WR Chess vs Ashdod Elite Club 5.5:0.5
"I'm looking forward to playing in a team with friends and I'll do my best not to let the others down," said Ian Nepomniachtchi ahead of the tournament. So far he has kept his word.
Nepo's win to make it 2-0 was particularly important for the team. After Vincent Keymer had ensured the lead with creative play, it became apparent that Nodirbek Abdusattorov would be in trouble in his queen ending on board one, while Jan-Krzysztof Duda's advantage threatened to evaporate and the other games were open.
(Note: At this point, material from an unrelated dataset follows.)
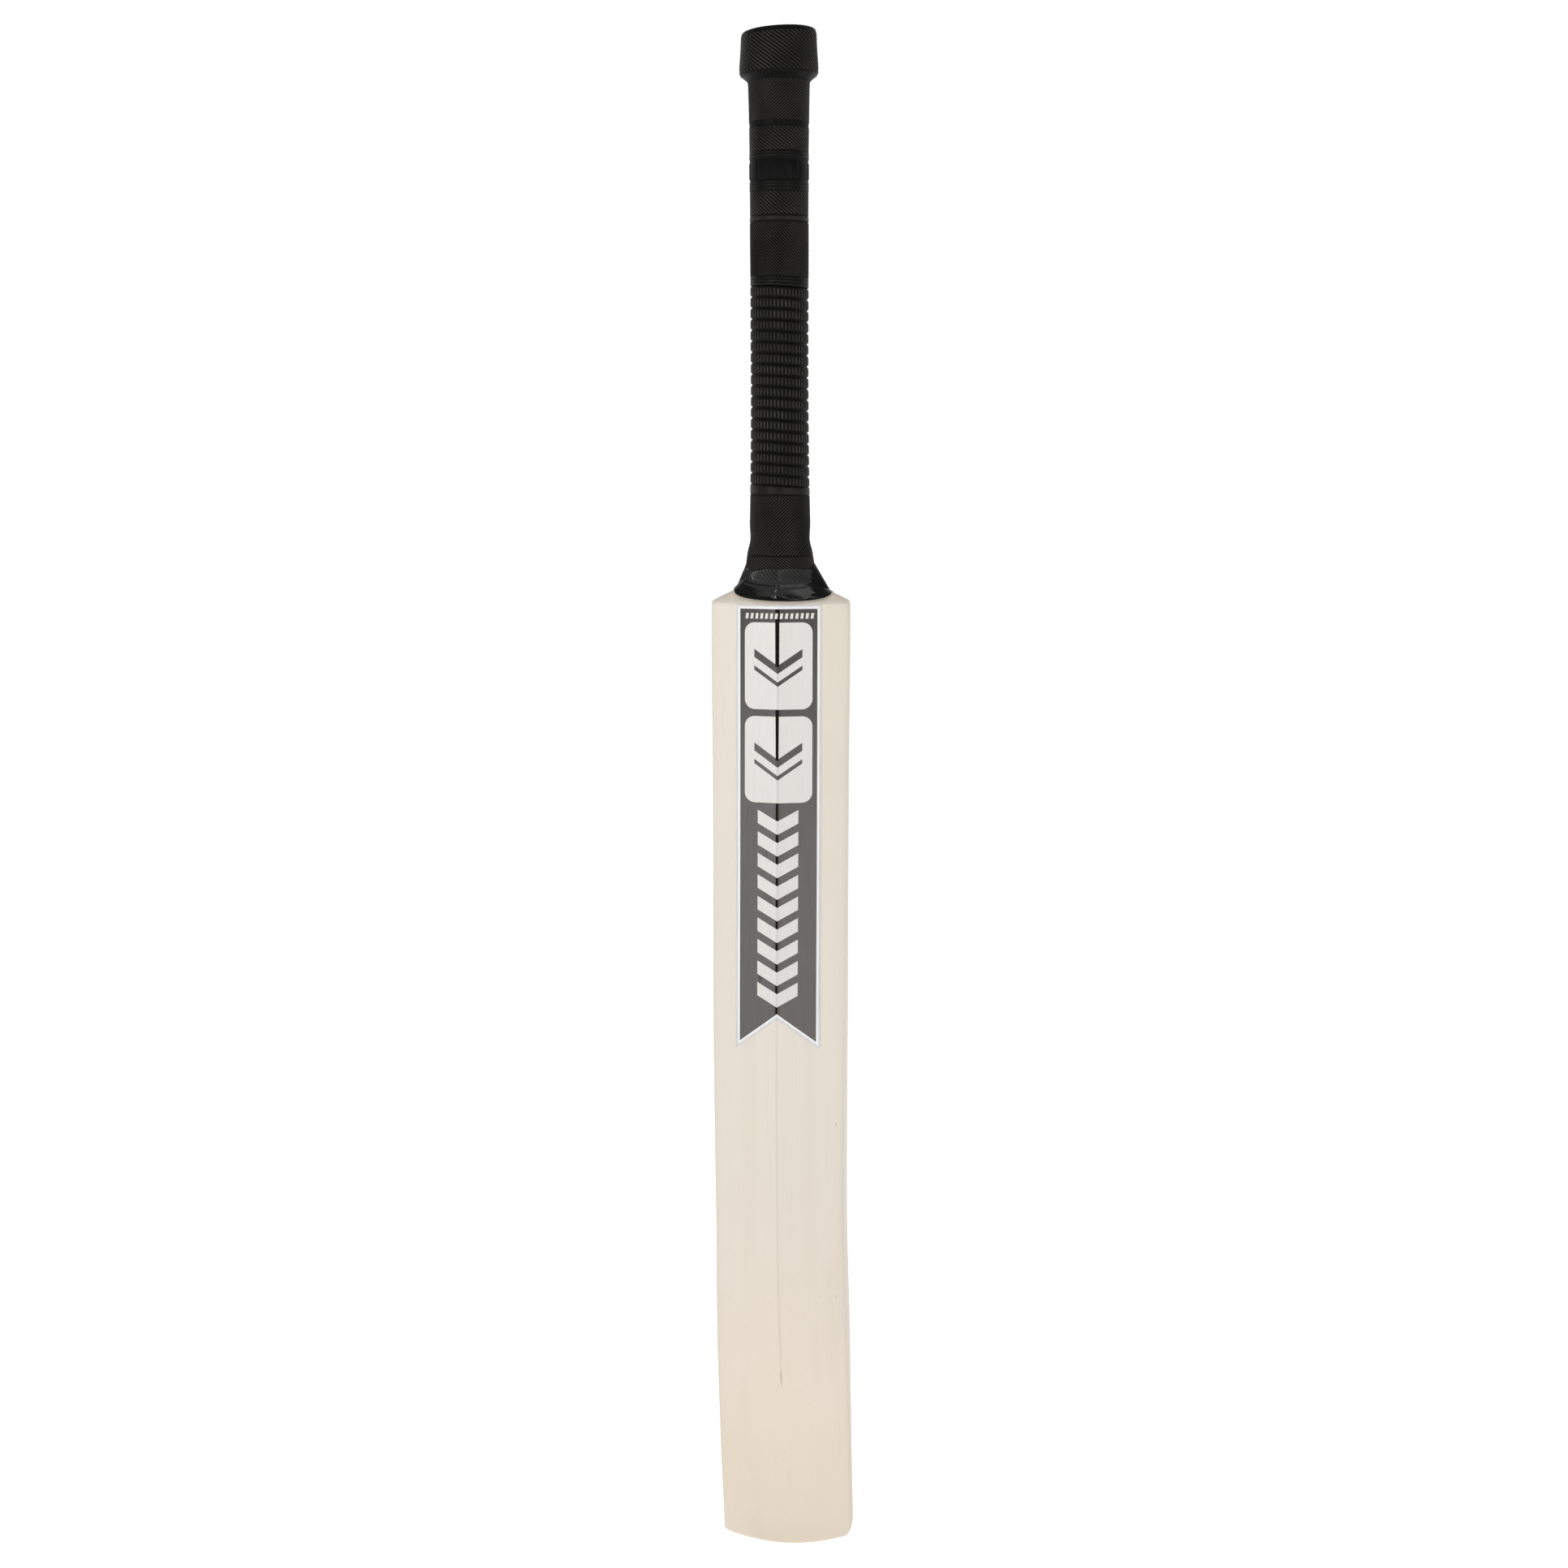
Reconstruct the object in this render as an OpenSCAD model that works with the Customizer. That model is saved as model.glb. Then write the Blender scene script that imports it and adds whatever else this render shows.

The 2-0 cushion was all the more important.
It turned out to be a comfortable, unexpectedly clear victory. In the prestige duel between former world champion Hou Yifan and world-class grandmaster Mariya Muzychuk, the Chinese won a queen endgame that looked unwinnable. Duda also found his way back to winning ways after his intermittent wobble. And Abdusattorov held – 4.5-0.5.
Wadim Rosenstein found himself in the comfortable position of being able to knead his rook endgame with an extra pawn on the board and four extra minutes on the clock without pressure to score. He did it with relish, without letting up. After 95 moves there fell a second pawn, and after 126 moves the game was won.
WR Chess vs. Columbus Energy Kings of Chess Krakow 5:1
Four teams led the table with a 6:0 score. Nevertheless, the duels against the really big chunks "MGD1" (Erigaisi, Nihal Sarin, Harikrishna...) or "Freedom" (Rapport, Anand, Dubov...) will have to wait another day. Instead, in the fourth round it was against the Polish surprise team "Columbus Energy Kings of Chess Krakow" – who shouldn't succeed in another surprise.
"Chessqueen" Alexandra Kosteniuk was winning with Black after ten moves, as was Ian Nepomniachtchi in a higher sense. Nevertheless, there were indications that it could be close when Vincent Keymer's queen suddenly got lost on the opponent's kingside and the German prodigy had to resign soon after.
If the coach or the team had any concerns, they were unfounded. Keymer's defeat was followed by three wins by Wadim Rosenstein, Jan-Krzysztof Duda and Wesely So to win the match 5-1. Team “WR Chess” ends the first day of the tournament as the front-runner.